Pfizer’s abrocitinib aces 5th phase 3 on route to FDA decision

Pfizer has racked up another phase 3 success for blockbuster-in-waiting abrocitinib. Atopic dermatitis patients who received the JAK1 inhibitor were significantly less likely to suffer a flare, burnishing the data set on the drug ahead of a FDA approval decision scheduled for April.

Over the past year or so, Pfizer has delivered a series of readouts that have presented its oral drug as a challenger to Sanofi and Regeneron’s biologic Dupixent in the moderate-to-severe atopic dermatitis market. The earlier readouts enabled Pfizer to secure priority review at the FDA, teeing it up to win approval by April.

Wednesday, Pfizer shared results from another phase 3 trial. The fifth late-phase abrocitinib trial gave 200 mg of the JAK1 inhibitor to patients once a day for 12 weeks. Patients who responded were then randomized to receive placebo or 200 mg or 100 mg of abrocitinib daily for 40 weeks.

The design enabled Pfizer to measure the rate of flares, defined as loss of response requiring a rescue treatment, in patients aged 12 and over as they stayed on 200 mg of abrocitinib or switched to another regimen. The highest probability of not experiencing a flare, 81.1%, was seen in the 200-mg cohort. The probability in the 100-mg arm was 57.4%, which was still statistically significant versus the 19.1% seen in the placebo arm.

Pfizer is seeking approval of both the 100-mg and 200-mg doses, but, based on this trial, the higher dose is more effective. The difference between the probability of flares in the two abrocitinib arms was statistically significant.

The trial generated other evidence of the efficacy of abrocitinib. Almost two-thirds of the 1,233 subjects enrolled in the 12-week induction period responded to the 200-mg dose. The response rate was numerically higher than that seen in early trials of abrocitinib.

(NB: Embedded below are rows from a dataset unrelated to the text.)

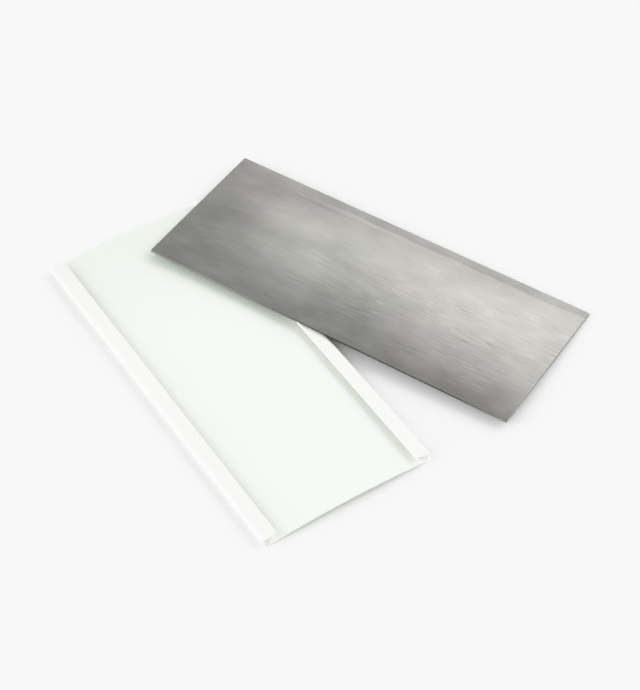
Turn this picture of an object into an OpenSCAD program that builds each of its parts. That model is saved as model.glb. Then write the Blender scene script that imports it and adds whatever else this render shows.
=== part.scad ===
// A card scraper lying across the folded rail of its plastic blade sleeve, as set down on a bench.
// Lengths are in millimetres and angles in degrees. +X points across the sleeve, to the side where
// the plate hangs over, +Y runs along the sleeve and +Z is up. The origin is on the bench, at the
// middle of the rectangle that the pair covers.

/* [Scraper plate] */
// Length of the plate
plate_l = 150; // [100:1:200]
// Width of the plate
plate_w = 62; // [45:0.5:80]
// Thickness of the sheet steel
plate_t = 0.8; // [0.4:0.1:1.2]
// Radius left on the four corners
corner_r = 0.3; // [0.2:0.1:3]

/* [Blade sleeve] */
// Thickness of the plastic wall
wall = 0.9; // [0.6:0.1:1.4]
// Room beside each long edge of the plate when it is in the sleeve
side_play = 1.6; // [0.6:0.1:3]
// Room above the plate in the groove of a rail
slot_play = 0.9; // [0.4:0.1:1.6]
// Reach of a rail's lip, from the outer face of the fold to the lip's free edge
lip_reach = 5.7; // [4:0.1:9]
// Rise of the bowed web between the two folds
web_crown = 1.75; // [0.6:0.05:2.4]
// Distance by which the rails stop short of each end of the web
rail_setback = 0.85; // [0.2:0.05:3]
// Depth of the flat under each fold
foot_flat = 0.04; // [0.02:0.01:0.1]

/* [Lying together] */
// Distance from the crest of the lip out to the middle of the plate
plate_out = 31.9; // [24:0.1:44]
// Distance of the plate's middle ahead of the sleeve's middle
plate_ahead = 3.5; // [0:0.1:20]
// Turn of the plate's length away from the sleeve's length
plate_turn = 24.4; // [5:0.1:60]
// Gap between the plate and the lip that carries it
rest_gap = 0.05; // [0.02:0.01:0.2]

/* [Hidden] */
cut = 1;
round_sides = 96;
corner_sides = 32;
arc_sides = 1800;
steel = [0.66, 0.66, 0.64];
white_plastic = [0.95, 0.96, 0.94];

// The sleeve is sized round the plate that slides into it
sleeve_l = plate_l;
sleeve_w = plate_w + 2 * (side_play + wall);
rail_l = sleeve_l - 2 * rail_setback;

// Each rail is the wall turned over in a half ring, with a lip that runs back over the web
fold_r = (plate_t + slot_play) / 2 + wall;
fold_x = sleeve_w / 2 - fold_r;
fold_z = fold_r - foot_flat;

// The web is an arc that meets both folds smoothly, so the rails tilt by its slope there
tilt = 2 * atan(web_crown / fold_x);
web_r = fold_x / sin(tilt) - fold_r;
web_z = fold_z - (web_r + fold_r) * cos(tilt);
wedge = (web_r + wall) / cos(tilt) + cut;

// The lip's free edge is round, and its crest is what carries the plate
edge_r = wall / 2;
root_l = edge_r / 2;
lip_l = (lip_reach - fold_r - edge_r + (fold_r - edge_r) * sin(tilt)) / cos(tilt);
crest_x = fold_x + (fold_r - edge_r) * sin(tilt) - lip_l * cos(tilt);
crest_z = fold_z + (fold_r - edge_r) * cos(tilt) + lip_l * sin(tilt);

// The plate leans over that crest until its lowest corner meets the bench
carry = edge_r + rest_gap;
corner_x = plate_l / 2 - corner_r;
corner_y = plate_w / 2 - corner_r;
low_out = plate_out + corner_x * sin(plate_turn) + corner_y * cos(plate_turn) + corner_r;
lean = asin(crest_z / norm([low_out, carry])) + atan2(carry, low_out);

// The pair is moved so that the origin is at the middle of what it covers
side_lo = -sleeve_w / 2;
side_hi = crest_x + low_out * cos(lean) + (carry + plate_t) * sin(lean);
pair_shift = [-(side_lo + side_hi) / 2, -plate_ahead, 0];

// Rectangle with round corners, centred, with its length along Y
module rounded_outline(length, width, radius) {
    square([width - 2 * radius, length], center = true);
    square([width, length - 2 * radius], center = true);
    for (x = [-1, 1], y = [-1, 1])
        translate([x * (width / 2 - radius), y * (length / 2 - radius)])
            circle(r = radius, $fn = corner_sides);
}

// Bowed sheet between the folds, seen from its end
module web_outline() {
    translate([0, web_z])
        intersection() {
            difference() {
                circle(r = web_r + wall, $fn = arc_sides);
                circle(r = web_r, $fn = arc_sides);
            }
            polygon([[0, 0], wedge * [sin(tilt), cos(tilt)], wedge * [-sin(tilt), cos(tilt)]]);
        }
}

// Fold and lip of the rail on the +X side, seen from their end
module rail_outline() {
    translate([fold_x, fold_z])
        rotate(-tilt) {
            intersection() {
                difference() {
                    circle(r = fold_r, $fn = round_sides);
                    circle(r = fold_r - wall, $fn = round_sides);
                }
                translate([0, -fold_r - cut])
                    square([fold_r + cut, 2 * (fold_r + cut)]);
            }
            translate([-lip_l, fold_r - wall])
                square([lip_l, wall]);
            translate([-lip_l, fold_r - edge_r])
                circle(r = edge_r, $fn = round_sides);
            // the root of the fold, inside the wall, makes it one body with the web
            translate([-edge_r, -fold_r + edge_r / 2])
                square([edge_r + root_l, edge_r]);
        }
}

// Carries an end outline along Y, from -length / 2 to length / 2
module along_sleeve(length) {
    rotate([90, 0, 0])
        linear_extrude(height = length, center = true)
            children();
}

// One extruded channel: bowed web, two folds, two lips and the flats that it stands on
module blade_sleeve() {
    color(white_plastic)
        translate(pair_shift)
            difference() {
                union() {
                    along_sleeve(sleeve_l)
                        web_outline();
                    for (side = [0, 1])
                        mirror([side, 0, 0])
                            along_sleeve(rail_l)
                                rail_outline();
                }
                translate([-sleeve_w / 2 - cut, -sleeve_l / 2 - cut, -foot_flat - cut])
                    cube([sleeve_w + 2 * cut, sleeve_l + 2 * cut, foot_flat + cut]);
            }
}

// Plain steel plate, laid over the crest of the +X lip with one corner down on the bench
module scraper_plate() {
    color(steel)
        translate(pair_shift + [crest_x, plate_ahead, crest_z])
            rotate([0, lean, 0])
                translate([plate_out, 0, carry])
                    rotate([0, 0, plate_turn])
                        linear_extrude(height = plate_t)
                            rounded_outline(plate_l, plate_w, corner_r);
}

scraper_plate();
blade_sleeve();
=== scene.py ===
"""A card scraper lying across its blade sleeve, dressed for a picture on a plain pale table.

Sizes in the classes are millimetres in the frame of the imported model: +X across the sleeve, +Y
along it and +Z up. Every mesh is written in metres, in place, with its object at the origin.
"""
import logging
import math
from dataclasses import dataclass, field
from enum import Enum
from typing import Protocol

import bmesh
import bpy
import numpy as np
from mathutils import Matrix, Vector


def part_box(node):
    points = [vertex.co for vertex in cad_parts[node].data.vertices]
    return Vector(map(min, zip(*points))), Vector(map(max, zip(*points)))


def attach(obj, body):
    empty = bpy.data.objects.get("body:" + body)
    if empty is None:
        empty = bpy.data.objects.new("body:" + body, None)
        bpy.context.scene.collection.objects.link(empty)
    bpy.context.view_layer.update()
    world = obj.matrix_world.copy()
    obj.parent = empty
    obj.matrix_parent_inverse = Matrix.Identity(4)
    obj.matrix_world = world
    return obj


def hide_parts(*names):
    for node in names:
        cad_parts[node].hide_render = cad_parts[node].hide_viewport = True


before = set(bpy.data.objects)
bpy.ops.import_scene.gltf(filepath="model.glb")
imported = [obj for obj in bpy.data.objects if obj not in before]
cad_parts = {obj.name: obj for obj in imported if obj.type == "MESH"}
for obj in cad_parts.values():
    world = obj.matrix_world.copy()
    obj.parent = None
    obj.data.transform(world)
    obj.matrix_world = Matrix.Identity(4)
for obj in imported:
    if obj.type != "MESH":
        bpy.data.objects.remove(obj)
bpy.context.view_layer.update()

Array = np.ndarray

MM = 0.001
# numbers of the Mix node's two colour inputs and of its colour output
FIRST_COLOUR, SECOND_COLOUR, MIXED_COLOUR = 6, 7, 2
log = logging.getLogger("card_scraper")


class Slot(Enum):
    """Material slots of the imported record."""

    STEEL = "scraper_steel"
    PLASTIC = "sleeve_plastic"


class Body(Enum):
    """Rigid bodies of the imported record."""

    SCRAPER = "scraper"
    SLEEVE = "sleeve"


def linear(hex_colour: str) -> tuple[float, float, float, float]:
    """Turns an sRGB hex colour into linear red, green, blue and an alpha of 1.

    Args:
        hex_colour: six hex digits after a hash sign.

    Returns:
        The colour as Blender's sockets take it.
    """
    channels = [int(hex_colour[i:i + 2], 16) / 255 for i in (1, 3, 5)]
    return (*(c / 12.92 if c <= 0.04045 else ((c + 0.055) / 1.055) ** 2.4 for c in channels), 1.0)


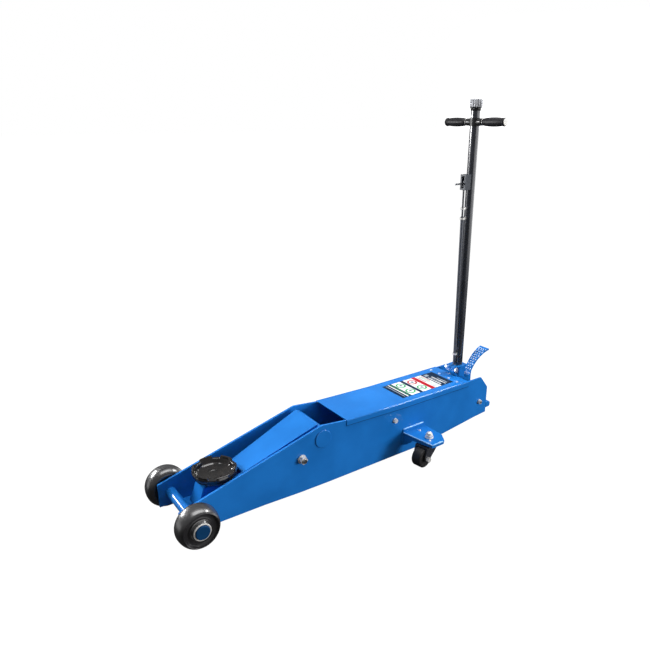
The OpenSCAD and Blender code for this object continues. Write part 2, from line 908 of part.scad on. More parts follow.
left_side_plate();
right_side_plate();
cross_plates();
rear_tie_bar();
top_cover();
cover_screws();
pivot_bosses();
arm_pivot_shaft();
front_axle();
axle_end_caps();
hub_washers();
left_caster_bracket();
right_caster_bracket();
caster_kingpins();
caster_dome_nuts();
link_anchor_shaft();
link_anchor_nuts();
unit_mount_bolts();
hinge_shaft();
hinge_nuts();
oil_tank();
ram_cylinder();
pump_block();
return_springs();
lift_arm();
crank_pin();
saddle_pin();
saddle_yoke();
yoke_link_pin();
saddle();
left_link_bar();
right_link_bar();
ram_rod();
ram_crosshead();
left_front_wheel();
right_front_wheel();
left_caster_fork();
left_caster_wheel();
left_caster_axle();
right_caster_fork();
right_caster_wheel();
right_caster_axle();
handle_socket();
handle_tube();
handle_cap();
cross_bar();
left_grip();
right_grip();
pinch_bolt();
pump_roller();
lock_block();
lock_tube();
rod_guides();
lock_rod();
release_knob();
release_rod();
valve_spindle();
foot_pedal();
hand_plunger();
pedal_plunger();
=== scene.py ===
"""Looks of the long-chassis trolley jack: paint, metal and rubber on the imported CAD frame,
with finer pieces where the CAD solids are plain. All lengths are in metres."""
import json
import math

import bmesh
import bpy
from mathutils import Euler, Matrix, Vector, noise


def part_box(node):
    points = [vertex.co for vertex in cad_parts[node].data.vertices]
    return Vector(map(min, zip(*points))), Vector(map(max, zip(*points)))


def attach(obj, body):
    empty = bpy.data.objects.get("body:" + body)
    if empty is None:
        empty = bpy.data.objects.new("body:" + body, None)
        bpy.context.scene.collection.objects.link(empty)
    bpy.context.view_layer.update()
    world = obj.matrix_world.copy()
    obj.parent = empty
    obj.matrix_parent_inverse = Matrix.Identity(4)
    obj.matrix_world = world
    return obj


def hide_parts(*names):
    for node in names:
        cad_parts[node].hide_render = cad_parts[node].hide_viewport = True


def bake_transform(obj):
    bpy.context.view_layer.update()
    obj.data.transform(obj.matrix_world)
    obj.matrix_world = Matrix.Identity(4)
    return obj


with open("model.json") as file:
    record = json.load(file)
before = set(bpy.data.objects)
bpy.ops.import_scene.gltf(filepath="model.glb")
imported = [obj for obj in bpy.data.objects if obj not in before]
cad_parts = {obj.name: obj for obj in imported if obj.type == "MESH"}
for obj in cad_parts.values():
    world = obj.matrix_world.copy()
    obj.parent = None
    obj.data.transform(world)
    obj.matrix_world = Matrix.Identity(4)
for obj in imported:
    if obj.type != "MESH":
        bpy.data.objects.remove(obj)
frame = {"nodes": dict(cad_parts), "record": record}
nodes = frame["nodes"]
joints = {j["name"]: j for j in frame["record"]["behaviour"]["joints"]}
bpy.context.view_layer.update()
MM = 0.001
TURN = 2 * math.pi
SIDES = (("left", 1), ("right", -1))
# Y of the weld beads, just outside the side plates' outer faces.
PLATE_FACE = 0.0955
# The caster brackets' upstand above the top of their plate, and the slant of their front edge.
BRACKET_UPSTAND = 0.010
BRACKET_SLANT = math.radians(9)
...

No new safety signals were seen in the study. More adverse events occurred in the treatment arms. The percentage of patients who experienced serious adverse events or discontinued due to reactions to treatment were higher in the abrocitinib arms, particularly the high-dose cohort. Six percent of people taking 200 mg of abrocitinib discontinued due to adverse events, compared to 1.5% of their peers on placebo.

Safety is an area in which the biologic incumbent Dupixent may have an edge over abrocitinib, which promises to deliver comparable or better efficacy with the convenience of oral dosing. Evidence that a significant minority of abrocitinib patients suffer adverse events such as nausea and headache, coupled to the FDA’s track record of slapping black box warnings on JAK1 inhibitors, could limit use of Pfizer’s challenger.